The session also fit neatly into campus life. At half an hour, it could slot between classes, lab work, office hours, or evening plans, and Northwestern’s Friday drop-in format already paired Mindful Movement from 3:30 p.m. to 4:00 p.m. with Guided Meditation/Mindfulness Practice from 4:00 p.m. to 4:30 p.m., followed by snacks and community time. The setup gave participants a low-pressure sequence: move, settle, and then stay for connection.

Northwestern’s broader mindfulness pages put that approach in a larger framework. The Center for Student Advocacy and Wellness defines mindfulness as paying attention to the present moment with curiosity and without judgment, and says people often practice it through meditation, walking, gentle movement, or reflective writing. Weekly drop-in meditation sessions are open to students, staff, and faculty, usually led by student mindfulness leaders, and the university says the programming is meant to build community and belonging.
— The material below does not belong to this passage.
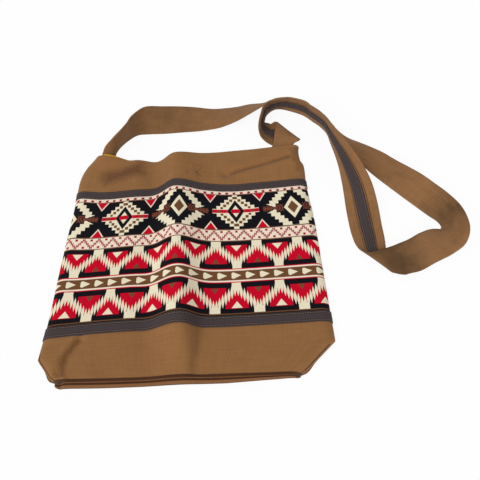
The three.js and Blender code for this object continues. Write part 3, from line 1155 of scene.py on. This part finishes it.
# A flat layer of the back, as a grid between the bag's two edges.
def backGrid(columns, rows, inset, lower, mouthDrop, height):
    u, v = gridShares(columns, rows)
    y = lerp(lower(u), mouth(u) - mouthDrop, v)
    x = lerp(leftEdge(y) + inset, rightEdge(y) - inset, u)
    places = np.stack([acrossBag(u) + 0.0 * v, y], -1)
    return np.stack([x, y, height + 0.0 * x], -1), places


def backStart(u):
    return bottomSeam(u) + baseShape["depth"] + cloth["clearance"]


def liningStart(u):
    return bottomSeam(u) + cloth["liningStop"]


backPanel = {"mouthDrop": 2.0, "flat": (0.38, 0.32), "area": 0.108}
grid, places = backGrid(120, 100, 0.0, backStart, backPanel["mouthDrop"], cloth["canvas"] / 2)
backCloth = clothObject("backCloth", grid, cloth["canvas"], places, canvasMade)
finishPiece(backCloth, "back_panel")

backLiningShape = {"mouthDrop": 3.0, "flat": (0.37, 0.37), "area": 0.125}
liningLevel = cloth["canvas"] + cloth["clearance"] + cloth["lining"] / 2
grid, places = backGrid(100, 100, cloth["liningInset"], liningStart, backLiningShape["mouthDrop"],
                        liningLevel)
backLining = clothObject("backLiningCloth", grid, cloth["lining"], places, liningMade)
finishPiece(backLining, "lining_back")

# The front's lining follows the front and its valleys, and stays above the back's lining. It shows a
# little past the mouth, most at two places: their share across the bag, their reach and how far it shows.
frontLiningShape = {
    "shows": 0.8,
    "showsMost": ((0.07, 0.06, 3.8), (0.64, 0.05, 2.4)),
    "room": 1.2,
    "flat": (0.39, 0.375),
    "area": 0.13,
}
liningDrop = (cloth["canvas"] + cloth["lining"]) / 2 + cloth["clearance"] + cloth["liningSlack"]


def liningGrid(columns, rows):
    u, v = gridShares(columns, rows)
    share = spread(u) + 0.0 * v
    edge = frontLiningShape["shows"]
    for place, reach, most in frontLiningShape["showsMost"]:
        edge = edge + most * hump(share - place, reach)
    y = lerp(liningStart(share), mouth(share) + edge, v)
    inset = cloth["liningInset"]
    x = lerp(leftEdge(y) + inset, rightEdge(y) - inset, share)
    z = frontHeight(x, y, inset, liningDrop)
    pressed = np.maximum(0.0, -allCreases(x, y))
    z = z - np.minimum(pressed, np.maximum(0.0, z - liningLevel - frontLiningShape["room"]))
    return np.stack([x, y, z], -1), plainPlace(share, y)


grid, places = liningGrid(columns=120, rows=100)
frontLining = clothObject("frontLiningCloth", grid, cloth["lining"], places, liningMade)
finishPiece(frontLining, "lining_front")
print("back, base and lining made")

# The strap's route, from the right corner of the mouth to the left one. Each row is a line across the
# strap: its middle as x, y and z, its heading and rise in degrees, and its length. The lines slant where
# the strap folds over or turns, and are shorter where it is sewn in.
strapRoute = np.array([
    (157, 168, 5, 0, 0, 28), (159, 182, 5.5, 0, 0, 29), (167, 193, 8.5, -4, 0, 35),
    (172, 201, 11, -14, 1, 41), (174, 209, 12, -30, -1, 44), (177, 216, 11, -43, -4, 49),
    (178, 221, 9, -50, -5, 53), (175, 223, 6.5, -54, -5, 56), (170, 222, 6, -61, -6, 54),
    (156, 218, 6, -79, -7, 48), (150, 216, 7, -90, -5, 47), (143, 219, 9, -100, 1, 47),
    (136, 223, 13, -109, 13, 46), (133, 229, 17, -112, 29, 47), (133, 237, 19.5, -111, 44, 48),
    (136, 246, 22, -111, 56, 48), (140, 258, 23, -109, 63, 47), (148, 268, 23, -99, 66, 46),
    (158, 274, 22.5, -90, 63, 46), (168, 277, 22.5, -82, 62, 47), (182, 276, 22.5, -81, 65, 46),
    (204, 265, 23, -95, 69, 46), (214, 256, 23.5, -108, 70, 46), (222, 246, 22, 40, 109, 46),
    (231, 235, 22, 30, 109, 46), (241, 217, 22, 16, 106, 46), (246, 194, 23, 6, 99, 46),
    (252, 167, 23, 2, 90, 46), (258, 139, 22, -1, 77, 46), (263, 111, 20, -4, 60, 46),
    (267, 80, 14, -3, 40, 46), (268, 49, 8, -3, 22, 46), (268, 15, 3, -2, 6, 46), (268, -6, 2.5, -5, 2, 45),
    (267, -25, 2.5, -24, -1, 44), (268, -38, 3.5, -37, -3, 45), (270, -47, 6, -46, -4, 45),
    (278, -52, 8.5, -53, -4, 44), (296, -52, 12, -75, -7, 44), (306, -49.5, 13, -83, -10, 45),
    (323, -45, 13, -76, -18, 46), (344, -35, 13, -64, -20, 46), (367, -25, 11, -60, -8, 46),
    (384, -17, 11, -50, 12, 45), (393, -8, 13.5, -31, 30, 40), (396, 5, 15, -6, 38, 37),
    (393, 22, 15, 20, 37, 39), (383, 42, 13, 34, 28, 44), (370, 62, 12, 36, 24, 46),
    (352, 86, 12, 36, 24, 46), (325, 126, 7, 33, 10, 46), (311, 147, 6, 32, 2, 46),
    (293, 166, 9, 30, -12, 46), (277, 184, 14, 27, -32, 46), (263, 200, 18, 24, -48, 46),
    (252, 218, 19, 24, -56, 46), (242, 237, 19, 34, -57, 46), (229, 255, 19, 44, -56, 46),
    (215, 269, 19, 50, -56, 46), (199, 280, 19, 62, -56, 46), (179, 288, 18, 82, -52, 46),
    (159, 290, 17, 95, -48, 46), (141, 287, 14.5, 101, -40, 46), (123, 284, 12, 108, -30, 46),
    (104, 277, 11, 111, -22, 46), (82, 270, 9, 108, -10, 46), (54, 265, 7, 104, 4, 46),
    (22, 262, 10, 99, 20, 46), (-8, 260, 13, 94, 29, 46), (-36, 257, 16, 93, 38, 46),
    (-64, 252, 20, 98, 60, 46), (-84, 239, 22, 110, 92, 46), (-96, 224, 22, 130, 103, 46),
    (-106, 210, 22, 140, 106, 46), (-116, 199, 19, 142, 96, 36), (-125, 190, 12, 150, 60, 24),
    (-129, 180, 8, 162, 18, 19), (-131, 170, 6.5, 172, 6, 19), (-132, 160, 6, 176, 2, 19),
], float)

strap = {"width": 46.0, "thickness": 2.4, "tapeWidth": 16.0, "length": 1.438, "steps": 10}


# A smooth line through all the rows of a table, as a function of a share from 0 to 1.
def smoothRows(rows, share):
    padded = np.concatenate([[2 * rows[0] - rows[1]], rows, [2 * rows[-1] - rows[-2]]])
    place = np.asarray(share, float) * (len(rows) - 1)
    i = np.clip(np.floor(place).astype(int), 0, len(rows) - 2)
    t = (place - i)[:, None]
    before, here, ahead, beyond = padded[i], padded[i + 1], padded[i + 2], padded[i + 3]
    start = 0.5 * (ahead - before)
    end = 0.5 * (beyond - here)
    return ((2 * t**3 - 3 * t**2 + 1) * here + (t**3 - 2 * t**2 + t) * start
            + (-2 * t**3 + 3 * t**2) * ahead + (t**3 - t**2) * end)


# One edge of the strap, on a smooth curve that stays on or above the ground.
def strapEdge(side, places):
    heading, rise = np.radians(strapRoute[:, 3]), np.radians(strapRoute[:, 4])
    level = np.cos(rise)
    across = np.stack([level * np.cos(heading), level * np.sin(heading), np.sin(rise)], -1)
    width = strapRoute[:, 5]
    reach = np.abs(across[:, 2]) * width / 2 + strap["thickness"] * np.abs(level) / 2
    middle = strapRoute[:, :3].copy()
    middle[:, 2] = np.maximum(middle[:, 2], reach + cloth["clearance"])
    return smoothRows(middle + across * (side * width / 2)[:, None], places)


def strapGrid(columns, width):
    places = np.linspace(0.0, 1.0, (len(strapRoute) - 1) * strap["steps"] + 1)
    start, end = strapEdge(-1.0, places), strapEdge(1.0, places)
    share = 0.5 + np.linspace(-0.5, 0.5, columns + 1) * (width / strap["width"])
    grid = lerp(start[:, None, :], end[:, None, :], share[None, :, None])
    middle = (start + end) / 2
    run = np.concatenate([[0.0], np.cumsum(np.linalg.norm(np.diff(middle, axis=0), axis=1))])
    offset = (share - 0.5)[None, :] * strap["width"]
    place = np.stack([offset + 0.0 * run[:, None], run[:, None] + 0.0 * offset], -1)
    return grid, place


grid, place = strapGrid(columns=16, width=strap["width"])
strapCloth = clothObject("strapCloth", grid, strap["thickness"], place, strapMade,
                         underShift=strapLook["innerShift"])
finishPiece(strapCloth, "shoulder_strap")

# The strap's tape lies along the middle of its inner face.
tapeDrop = -(strap["thickness"] + cloth["tape"]) / 2 - 2 * cloth["clearance"]
grid, place = strapGrid(columns=6, width=strap["tapeWidth"])
place = np.stack([place[..., 1], place[..., 0] + strap["tapeWidth"] / 2], -1)
strapTape = clothObject("strapTapeCloth", grid, cloth["tape"], place, strapTapeMade, tapeDrop)
finishPiece(strapTape, "strap_tape")
print("strap made, length", round(float(place[-1, 0, 0])), "mm")

# A pale floor that also glows, so that its shadows are faint.
floorLook = {"colour": (255, 255, 255), "glow": 0.92, "reach": 3000.0, "drop": 0.2}
white = (1.0, 1.0, 1.0, 1.0)


# 1 for what the camera sees, straight or through a shiny surface, and 0 for light on its way elsewhere.
def seenByCamera(tree):
    rays = tree.node("ShaderNodeLightPath")
    return rays + rays.output("Is Glossy Ray") + rays.output("Is Transmission Ray")


def addFloor(look):
    tree = materialTree("paleFloor")
    diffuse = tree.node("ShaderNodeBsdfDiffuse", None, {"Color": paint(*look["colour"])})
    glow = tree.node("ShaderNodeEmission", None, {"Color": white, "Strength": 1.0})
    share = seenByCamera(tree) * look["glow"]
    both = tree.node("ShaderNodeMixShader", None, {0: share, 1: diffuse, 2: glow})
    tree.node("ShaderNodeOutputMaterial", None, {"Surface": both})
    corners = ((-1.0, -1.0), (1.0, -1.0), (1.0, 1.0), (-1.0, 1.0))
    points = np.array([(x * look["reach"], y * look["reach"], -look["drop"]) for x, y in corners])
    floor = meshObject("paleFloor", points, np.array([[0, 1, 2, 3]]), points[:, :2], tree.owner)


addFloor(floorLook)

# A white world that looks plain and lights softly, and one wide sun from above the bag's lower left.
lightLook = {"world": 0.55, "key": 1.75, "keyTurn": (38.0, -38.0), "keySoft": 40.0}


def addLight(look):
    world = bpy.data.worlds.new("studioWorld")
    tree = Tree(world)
    lit = tree.node("ShaderNodeBackground", None, {"Color": white, "Strength": look["world"]})
    plain = tree.node("ShaderNodeBackground", None, {"Color": white, "Strength": 1.0})
    both = tree.node("ShaderNodeMixShader", None, {0: seenByCamera(tree), 1: lit, 2: plain})
    tree.node("ShaderNodeOutputWorld", None, {"Surface": both})
    bpy.context.scene.world = world
    sun = bpy.data.lights.new("softKey", "SUN")
    sun.energy = look["key"]
    sun.angle = math.radians(look["keySoft"])
    lamp = bpy.data.objects.new("softKey", sun)
    lamp.rotation_euler = (math.radians(look["keyTurn"][0]), math.radians(look["keyTurn"][1]), 0.0)
    bpy.context.scene.collection.objects.link(lamp)


addLight(lightLook)
bpy.context.scene.view_settings.view_transform = "Standard"
print("stage and light made")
The Mindful Movement listing also echoed more formal campus offerings. Northwestern says its Mindfulness-Based Stress Reduction program is an eight-week course originally developed by Dr. Jon Kabat-Zinn in 1979 and built around body awareness, sitting and walking meditation, and gentle movement. The university says the course can support emotional resilience and help manage stress, anxiety, and physical pain, while remaining accessible to most people regardless of experience, fitness, or ability. Northwestern’s mindfulNU program, meanwhile, is a six-week alternative designed by Northwestern students for Northwestern students and presented as a more approachable option than the longer MBSR format.

Taken together, the campus offerings showed a clear message: mindfulness at Northwestern is not limited to a cushion. It can start in motion, stay social, and still point toward the same quiet attention.